__Supplied data__
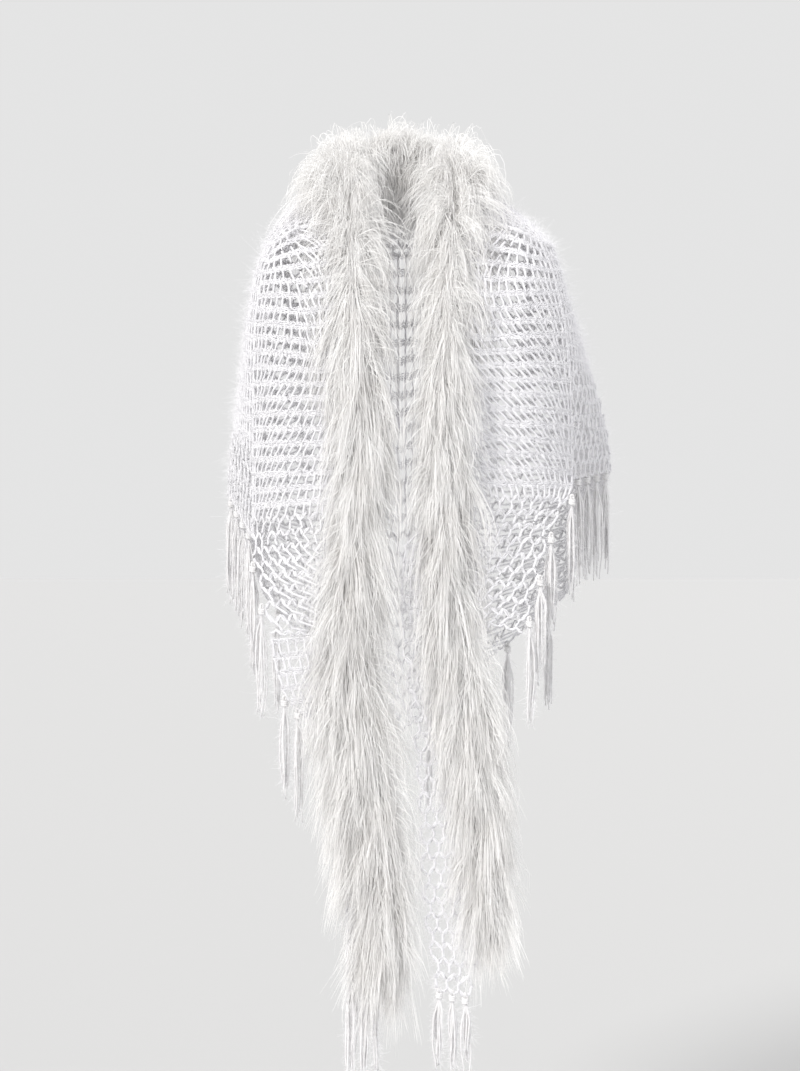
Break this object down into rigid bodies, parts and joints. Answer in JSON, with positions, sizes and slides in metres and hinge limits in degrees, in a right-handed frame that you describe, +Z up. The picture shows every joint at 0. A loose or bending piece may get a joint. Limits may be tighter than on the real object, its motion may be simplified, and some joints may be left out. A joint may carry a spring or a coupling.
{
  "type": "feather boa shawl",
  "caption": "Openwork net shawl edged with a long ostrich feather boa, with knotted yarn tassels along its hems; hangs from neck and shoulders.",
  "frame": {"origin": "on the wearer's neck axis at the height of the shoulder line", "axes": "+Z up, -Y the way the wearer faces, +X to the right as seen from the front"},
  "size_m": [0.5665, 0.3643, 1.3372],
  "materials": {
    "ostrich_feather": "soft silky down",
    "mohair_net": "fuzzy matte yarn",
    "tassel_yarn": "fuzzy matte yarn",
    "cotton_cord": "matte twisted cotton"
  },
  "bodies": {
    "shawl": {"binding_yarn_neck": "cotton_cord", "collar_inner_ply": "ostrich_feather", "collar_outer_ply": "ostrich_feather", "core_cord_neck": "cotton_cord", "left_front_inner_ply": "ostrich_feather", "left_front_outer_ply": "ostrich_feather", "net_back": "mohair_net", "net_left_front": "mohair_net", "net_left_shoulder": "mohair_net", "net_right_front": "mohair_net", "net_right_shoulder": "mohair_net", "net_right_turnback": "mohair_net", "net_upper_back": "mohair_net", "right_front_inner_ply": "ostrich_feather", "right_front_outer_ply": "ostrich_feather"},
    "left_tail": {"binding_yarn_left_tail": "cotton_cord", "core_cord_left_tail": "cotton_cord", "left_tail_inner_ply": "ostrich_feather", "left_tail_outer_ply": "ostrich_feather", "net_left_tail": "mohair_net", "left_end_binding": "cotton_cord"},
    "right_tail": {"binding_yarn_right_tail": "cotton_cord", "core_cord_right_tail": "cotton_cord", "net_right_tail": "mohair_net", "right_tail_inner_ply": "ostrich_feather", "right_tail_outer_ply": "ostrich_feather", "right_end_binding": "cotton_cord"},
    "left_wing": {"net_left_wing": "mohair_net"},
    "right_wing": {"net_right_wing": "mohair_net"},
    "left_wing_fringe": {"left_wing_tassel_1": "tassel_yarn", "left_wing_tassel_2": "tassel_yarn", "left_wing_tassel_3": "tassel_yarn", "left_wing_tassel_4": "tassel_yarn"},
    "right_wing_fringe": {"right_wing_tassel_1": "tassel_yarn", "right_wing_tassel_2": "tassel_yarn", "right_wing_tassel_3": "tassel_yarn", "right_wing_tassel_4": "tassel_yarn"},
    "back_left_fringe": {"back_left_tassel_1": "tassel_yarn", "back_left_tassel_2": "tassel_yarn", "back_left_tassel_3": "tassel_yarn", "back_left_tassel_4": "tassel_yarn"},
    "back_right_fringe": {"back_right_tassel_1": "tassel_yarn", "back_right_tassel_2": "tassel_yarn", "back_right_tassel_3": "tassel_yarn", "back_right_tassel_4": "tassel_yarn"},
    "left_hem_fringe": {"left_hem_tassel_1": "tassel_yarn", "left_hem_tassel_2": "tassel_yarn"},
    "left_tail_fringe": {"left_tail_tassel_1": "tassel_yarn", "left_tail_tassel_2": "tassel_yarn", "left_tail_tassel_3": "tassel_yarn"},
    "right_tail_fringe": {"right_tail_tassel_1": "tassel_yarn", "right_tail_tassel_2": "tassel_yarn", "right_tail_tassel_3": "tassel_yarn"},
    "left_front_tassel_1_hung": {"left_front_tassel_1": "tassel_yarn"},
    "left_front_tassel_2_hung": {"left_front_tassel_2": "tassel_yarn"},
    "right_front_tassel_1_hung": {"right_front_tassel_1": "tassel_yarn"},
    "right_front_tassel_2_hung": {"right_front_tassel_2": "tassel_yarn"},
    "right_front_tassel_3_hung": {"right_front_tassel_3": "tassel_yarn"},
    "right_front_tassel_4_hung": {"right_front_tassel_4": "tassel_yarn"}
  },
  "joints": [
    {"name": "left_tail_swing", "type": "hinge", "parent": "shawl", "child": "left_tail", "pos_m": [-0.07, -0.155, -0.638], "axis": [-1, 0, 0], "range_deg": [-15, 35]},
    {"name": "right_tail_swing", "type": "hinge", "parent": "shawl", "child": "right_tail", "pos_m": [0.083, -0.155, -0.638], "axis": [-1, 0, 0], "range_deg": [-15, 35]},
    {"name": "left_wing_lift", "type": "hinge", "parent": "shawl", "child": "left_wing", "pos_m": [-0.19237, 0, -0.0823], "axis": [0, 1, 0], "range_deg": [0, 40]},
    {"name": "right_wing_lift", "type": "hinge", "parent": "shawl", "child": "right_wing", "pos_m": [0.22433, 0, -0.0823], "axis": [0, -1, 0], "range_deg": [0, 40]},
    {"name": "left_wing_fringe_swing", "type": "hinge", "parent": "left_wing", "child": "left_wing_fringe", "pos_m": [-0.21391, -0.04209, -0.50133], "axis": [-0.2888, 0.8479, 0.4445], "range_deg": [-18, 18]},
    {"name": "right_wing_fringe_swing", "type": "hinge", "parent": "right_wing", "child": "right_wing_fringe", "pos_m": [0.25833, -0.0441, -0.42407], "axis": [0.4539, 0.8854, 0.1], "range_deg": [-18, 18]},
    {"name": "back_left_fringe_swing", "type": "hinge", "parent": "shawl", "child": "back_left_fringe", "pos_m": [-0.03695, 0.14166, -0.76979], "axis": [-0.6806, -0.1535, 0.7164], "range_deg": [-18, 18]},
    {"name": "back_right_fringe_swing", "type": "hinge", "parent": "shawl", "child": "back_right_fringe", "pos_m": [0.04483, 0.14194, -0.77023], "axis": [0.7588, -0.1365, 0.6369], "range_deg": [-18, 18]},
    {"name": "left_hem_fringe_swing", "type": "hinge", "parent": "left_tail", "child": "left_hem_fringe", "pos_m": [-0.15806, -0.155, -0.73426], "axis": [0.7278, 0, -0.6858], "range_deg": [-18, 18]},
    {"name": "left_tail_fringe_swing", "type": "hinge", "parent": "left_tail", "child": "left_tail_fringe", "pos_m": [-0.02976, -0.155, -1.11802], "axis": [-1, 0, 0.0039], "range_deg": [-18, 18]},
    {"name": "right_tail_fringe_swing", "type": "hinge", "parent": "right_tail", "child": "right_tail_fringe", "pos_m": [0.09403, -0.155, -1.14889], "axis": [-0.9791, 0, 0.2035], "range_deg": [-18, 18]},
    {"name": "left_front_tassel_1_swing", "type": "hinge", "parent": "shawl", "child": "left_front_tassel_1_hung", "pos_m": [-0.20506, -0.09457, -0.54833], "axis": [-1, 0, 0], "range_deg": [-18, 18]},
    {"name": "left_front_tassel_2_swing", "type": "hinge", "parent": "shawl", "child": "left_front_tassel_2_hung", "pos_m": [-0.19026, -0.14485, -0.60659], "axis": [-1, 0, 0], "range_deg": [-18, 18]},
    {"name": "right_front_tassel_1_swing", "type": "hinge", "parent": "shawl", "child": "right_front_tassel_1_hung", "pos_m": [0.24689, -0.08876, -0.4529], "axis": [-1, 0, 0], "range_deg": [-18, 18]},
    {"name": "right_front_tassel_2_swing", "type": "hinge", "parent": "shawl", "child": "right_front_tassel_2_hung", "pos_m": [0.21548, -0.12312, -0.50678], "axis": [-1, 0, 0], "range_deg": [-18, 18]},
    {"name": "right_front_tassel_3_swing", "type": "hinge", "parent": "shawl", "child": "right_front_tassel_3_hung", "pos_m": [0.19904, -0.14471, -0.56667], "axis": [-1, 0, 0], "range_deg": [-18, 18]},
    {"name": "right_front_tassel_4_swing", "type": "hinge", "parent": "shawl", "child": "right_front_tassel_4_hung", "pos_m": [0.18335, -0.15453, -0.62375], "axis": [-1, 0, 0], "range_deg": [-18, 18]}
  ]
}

__Work required__
Identify and copy all lines with the word "bodies".

__Solved problem__
Break this object down into rigid bodies, parts and joints. Answer in JSON, with positions, sizes and slides in metres and hinge limits in degrees, in a right-handed frame that you describe, +Z up. The picture shows every joint at 0. A loose or bending piece may get a joint. Limits may be tighter than on the real object, its motion may be simplified, and some joints may be left out. A joint may carry a spring or a coupling.
  "bodies": {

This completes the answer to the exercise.